Exercise objective
Return each entry exactly, omitting nothing.

The data
===============

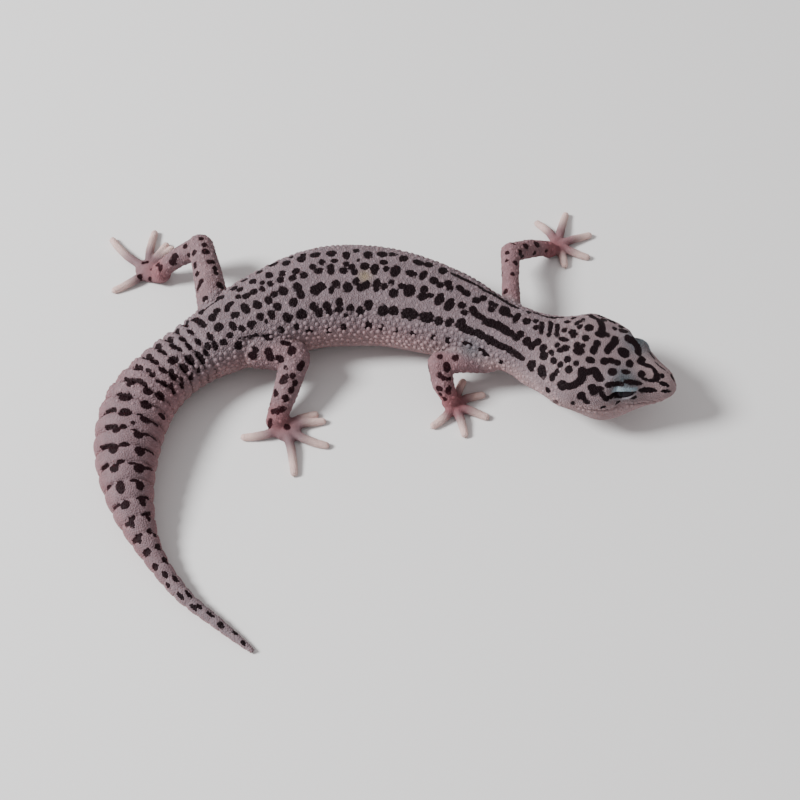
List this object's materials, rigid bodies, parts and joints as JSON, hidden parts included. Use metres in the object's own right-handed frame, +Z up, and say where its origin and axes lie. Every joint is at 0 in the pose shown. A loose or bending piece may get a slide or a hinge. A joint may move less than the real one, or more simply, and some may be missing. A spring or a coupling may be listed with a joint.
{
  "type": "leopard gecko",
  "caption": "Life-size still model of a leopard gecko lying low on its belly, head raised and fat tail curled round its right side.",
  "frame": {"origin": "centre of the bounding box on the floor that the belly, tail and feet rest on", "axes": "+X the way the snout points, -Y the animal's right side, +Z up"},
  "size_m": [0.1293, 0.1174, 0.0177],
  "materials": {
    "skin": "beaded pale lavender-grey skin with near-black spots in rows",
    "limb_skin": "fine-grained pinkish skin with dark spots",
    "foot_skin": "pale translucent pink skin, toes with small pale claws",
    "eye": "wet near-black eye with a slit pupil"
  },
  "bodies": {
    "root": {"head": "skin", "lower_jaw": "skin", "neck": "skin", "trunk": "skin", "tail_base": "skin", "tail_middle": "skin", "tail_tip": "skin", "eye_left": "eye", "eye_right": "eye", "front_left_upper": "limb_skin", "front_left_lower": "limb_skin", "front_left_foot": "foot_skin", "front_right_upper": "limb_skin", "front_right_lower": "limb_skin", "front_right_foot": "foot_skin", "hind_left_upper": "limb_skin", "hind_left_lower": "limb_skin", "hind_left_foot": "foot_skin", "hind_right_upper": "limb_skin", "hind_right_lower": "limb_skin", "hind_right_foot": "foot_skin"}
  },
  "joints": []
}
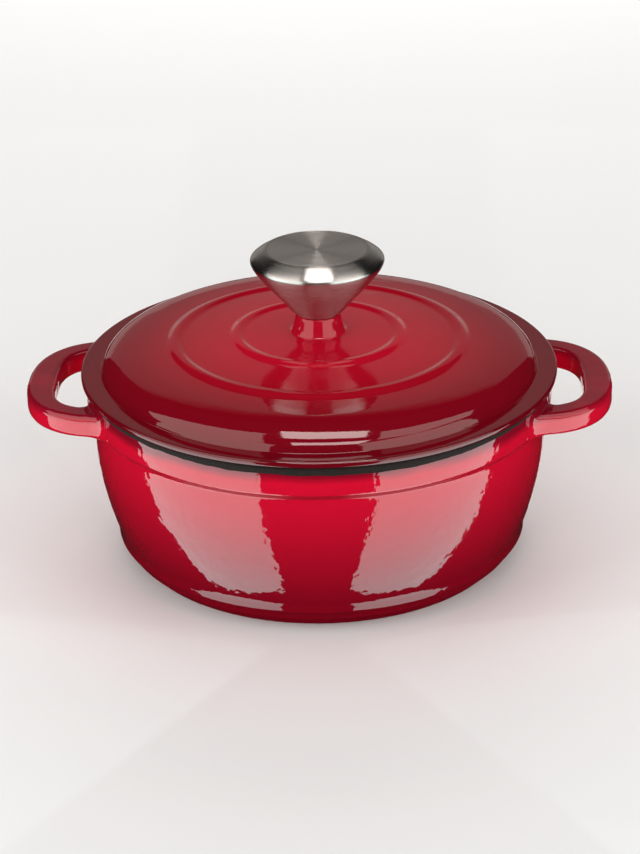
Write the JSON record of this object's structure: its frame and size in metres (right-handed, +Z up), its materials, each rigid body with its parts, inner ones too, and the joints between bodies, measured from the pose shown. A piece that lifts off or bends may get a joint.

===============

Written answer
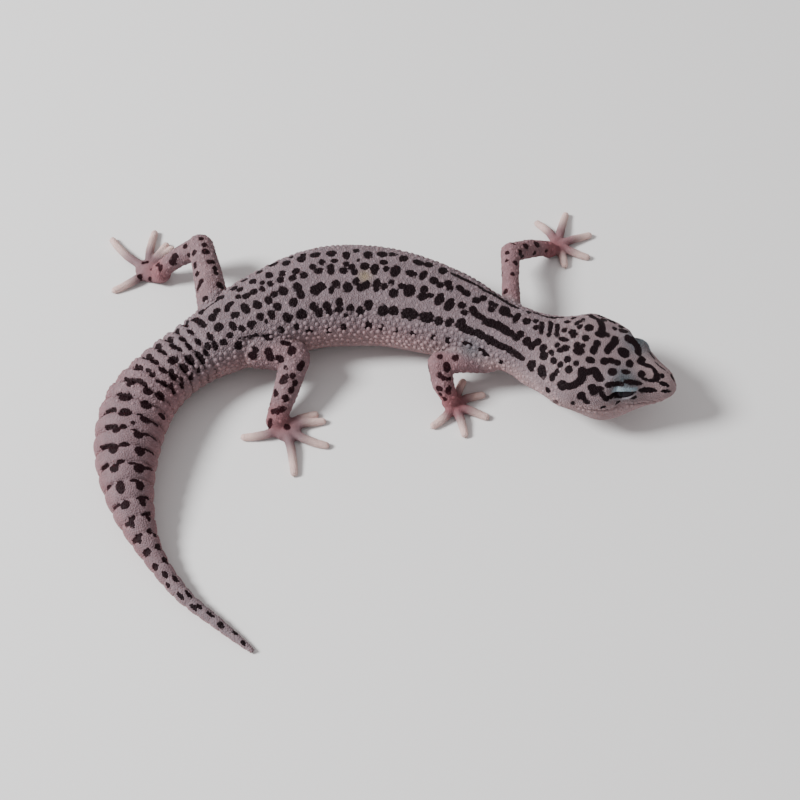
List this object's materials, rigid bodies, parts and joints as JSON, hidden parts included. Use metres in the object's own right-handed frame, +Z up, and say where its origin and axes lie. Every joint is at 0 in the pose shown. A loose or bending piece may get a slide or a hinge. A joint may move less than the real one, or more simply, and some may be missing. A spring or a coupling may be listed with a joint.
{
  "type": "leopard gecko",
  "caption": "Life-size still model of a leopard gecko lying low on its belly, head raised and fat tail curled round its right side.",
  "frame": {"origin": "centre of the bounding box on the floor that the belly, tail and feet rest on", "axes": "+X the way the snout points, -Y the animal's right side, +Z up"},
  "size_m": [0.1293, 0.1174, 0.0177],
  "materials": {
    "skin": "beaded pale lavender-grey skin with near-black spots in rows",
    "limb_skin": "fine-grained pinkish skin with dark spots",
    "foot_skin": "pale translucent pink skin, toes with small pale claws",
    "eye": "wet near-black eye with a slit pupil"
  },
  "bodies": {
    "root": {"head": "skin", "lower_jaw": "skin", "neck": "skin", "trunk": "skin", "tail_base": "skin", "tail_middle": "skin", "tail_tip": "skin", "eye_left": "eye", "eye_right": "eye", "front_left_upper": "limb_skin", "front_left_lower": "limb_skin", "front_left_foot": "foot_skin", "front_right_upper": "limb_skin", "front_right_lower": "limb_skin", "front_right_foot": "foot_skin", "hind_left_upper": "limb_skin", "hind_left_lower": "limb_skin", "hind_left_foot": "foot_skin", "hind_right_upper": "limb_skin", "hind_right_lower": "limb_skin", "hind_right_foot": "foot_skin"}
  },
  "joints": []
}
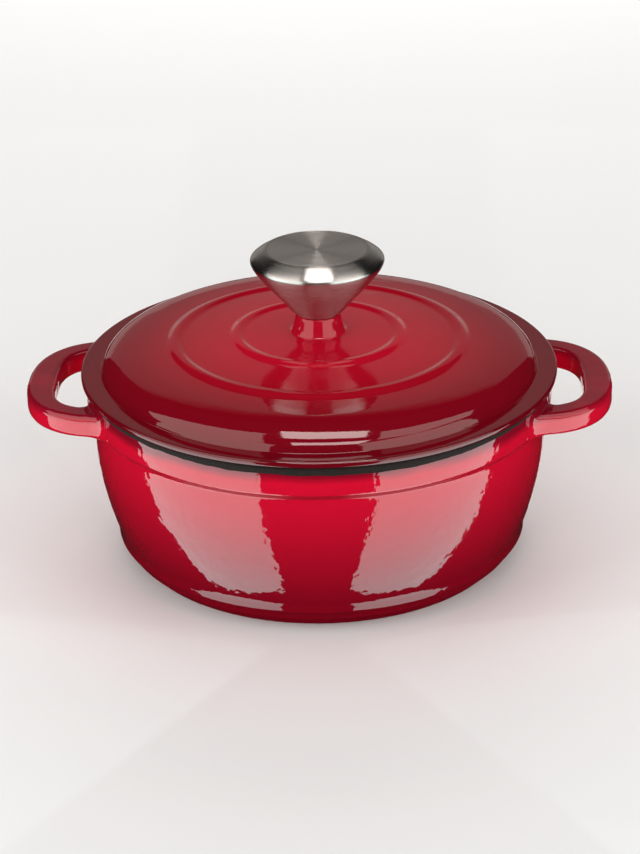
Write the JSON record of this object's structure: its frame and size in metres (right-handed, +Z up), its materials, each rigid body with its parts, inner ones too, and the joints between bodies, measured from the pose shown. A piece that lifts off or bends may get a joint.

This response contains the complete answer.